* Work to be completed
Could you write out the opening lines of the data, word for word, stopping after the line that contains "arm_root_w = 53; // [48:1:56]"?

┌──

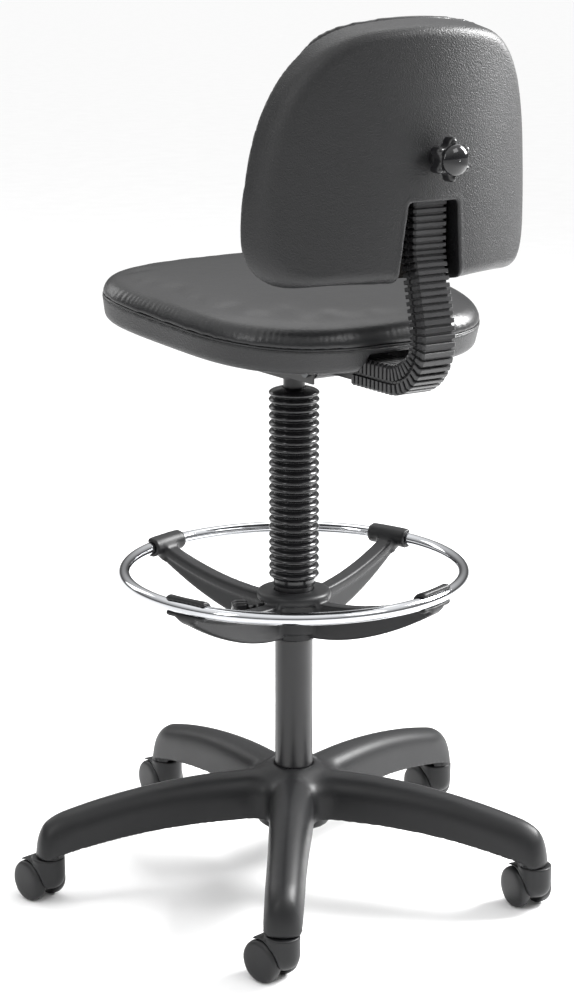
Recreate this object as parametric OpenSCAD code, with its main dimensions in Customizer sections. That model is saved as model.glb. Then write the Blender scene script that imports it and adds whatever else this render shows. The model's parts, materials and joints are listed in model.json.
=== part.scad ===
// Drafting chair with a wrapped backrest, a height-adjusting column, a foot ring and five twin-wheel casters.
// Origin: on the floor, on the column's axis. +Z is up, and the sitter faces -Y.

/* [Base] */
// Radius of the circle that the five caster stems stand on
stem_circle_r = 332; // [320:1:340]
// Height of the underside of the arm ends
arm_end_z = 62; // [62:0.5:64]
// Height of the hub's mouth, where the column tube goes in
hub_top_z = 158; // [156:1:162]
// Width of an arm at its end
arm_end_w = 44; // [42:1:48]
// Width of an arm at the hub
arm_root_w = 53; // [48:1:56]

/* [Casters] */
// Diameter of a wheel
wheel_d = 54; // [52:1:55]
// Width of one wheel
wheel_w = 16.5; // [15:0.5:17]
// How far the axle trails behind the stem
caster_trail = 19; // [16:1:21]
// Direction in which each caster trails, in degrees
caster_headings = [283, 265, 275, 270, 281];

/* [Column] */
// Outer diameter of the column tube
tube_d = 50; // [49:0.5:51]
// Height of the tube's upper end
tube_top_z = 407; // [404:1:408]
// Diameter of the gas spring's cylinder
cylinder_d = 28; // [27:0.5:29]
// Outer diameter of the bellows round the column
bellows_d = 65.6; // [62:0.2:68]
// Number of rings on the column bellows
bellows_rings = 23; // [18:1:26]

/* [Foot ring] */
// Outer diameter of the foot ring
ring_d = 457; // [452:1:462]
// Diameter of the foot ring's tube
ring_tube_d = 16; // [16:0.5:17]
// Height of the foot ring's centre line
ring_z = 423; // [421:1:425]

/* [Seat] */
// Width of the seat at its widest
seat_w = 412; // [400:2:424]
// Angle by which the seat's front is raised
seat_tilt = 5; // [4.5:0.25:5.25]
// Height of the seam between cushion and shell above the column
seam_z = 773.5; // [773:0.5:775]
// Height of the cushion's crown above the seam
seat_cushion_h = 38; // [36:1:44]

/* [Back] */
// Width of the backrest, measured where its rim crosses the middle plane's depth
back_w = 358; // [350:2:364]
// Radius of the rear face's wrap round the sitter
back_wrap_r = 276; // [270:2:290]
// Depth of the back shell, from its rear face to its rim
back_shell_d = 44; // [44:0.5:45]
// Thickness of the back cushion
back_cushion_t = 32; // [30:1:38]

/* [Hidden] */
$fn = 64;
CASTERS = [1, 2, 3, 4, 5];

// Fits
run_gap = 0.05;  // a shaft that turns or slides in its hole
seat_gap = 0.02; // a pin or ring that is held fast in its hole
loose_gap = 0.3; // neighbouring curved faces that move past each other

// Colours
nylon = [0.22, 0.22, 0.23];
shell_grey = [0.25, 0.25, 0.26];
vinyl = [0.16, 0.16, 0.17];
black = [0.08, 0.08, 0.09];
chrome = [0.8, 0.8, 0.82];
steel = [0.62, 0.63, 0.65];
ply = [0.72, 0.58, 0.4];

// Base
arm_angles = [54, 126, 198, 270, 342];
arm_tip_r = stem_circle_r + arm_end_w / 2;
arm_inner_r = stem_circle_r - arm_end_w / 2;
arm_bend_r = arm_tip_r - 32;
arm_top_z = hub_top_z - 6;
arm_root_z = 95;
arm_wall = 4;
hub_r = 44;
hub_bottom_z = 78;
tube_r = tube_d / 2;
tube_taper = 0.0175;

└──

* Answer to this exercise
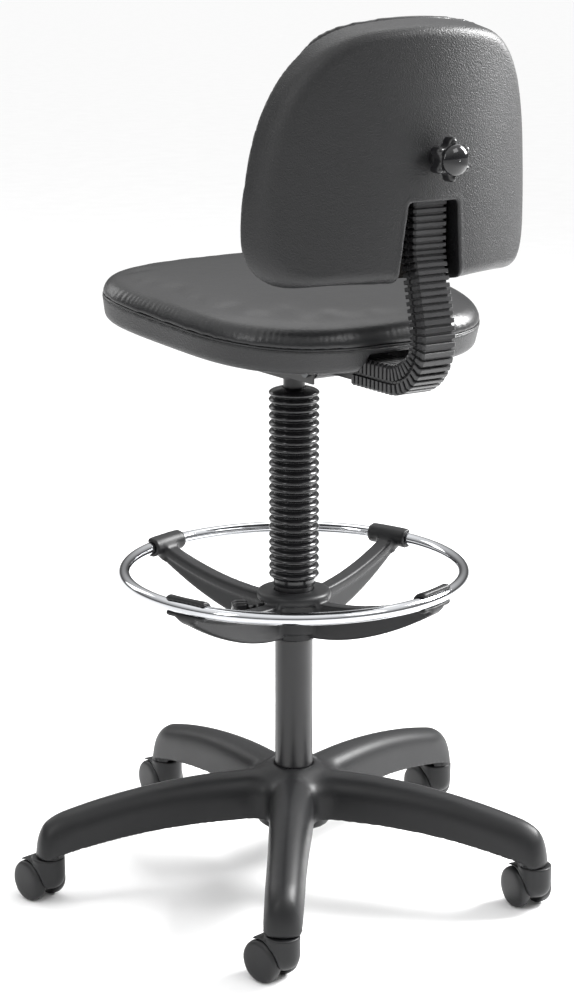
Recreate this object as parametric OpenSCAD code, with its main dimensions in Customizer sections. That model is saved as model.glb. Then write the Blender scene script that imports it and adds whatever else this render shows. The model's parts, materials and joints are listed in model.json.
=== part.scad ===
// Drafting chair with a wrapped backrest, a height-adjusting column, a foot ring and five twin-wheel casters.
// Origin: on the floor, on the column's axis. +Z is up, and the sitter faces -Y.

/* [Base] */
// Radius of the circle that the five caster stems stand on
stem_circle_r = 332; // [320:1:340]
// Height of the underside of the arm ends
arm_end_z = 62; // [62:0.5:64]
// Height of the hub's mouth, where the column tube goes in
hub_top_z = 158; // [156:1:162]
// Width of an arm at its end
arm_end_w = 44; // [42:1:48]
// Width of an arm at the hub
arm_root_w = 53; // [48:1:56]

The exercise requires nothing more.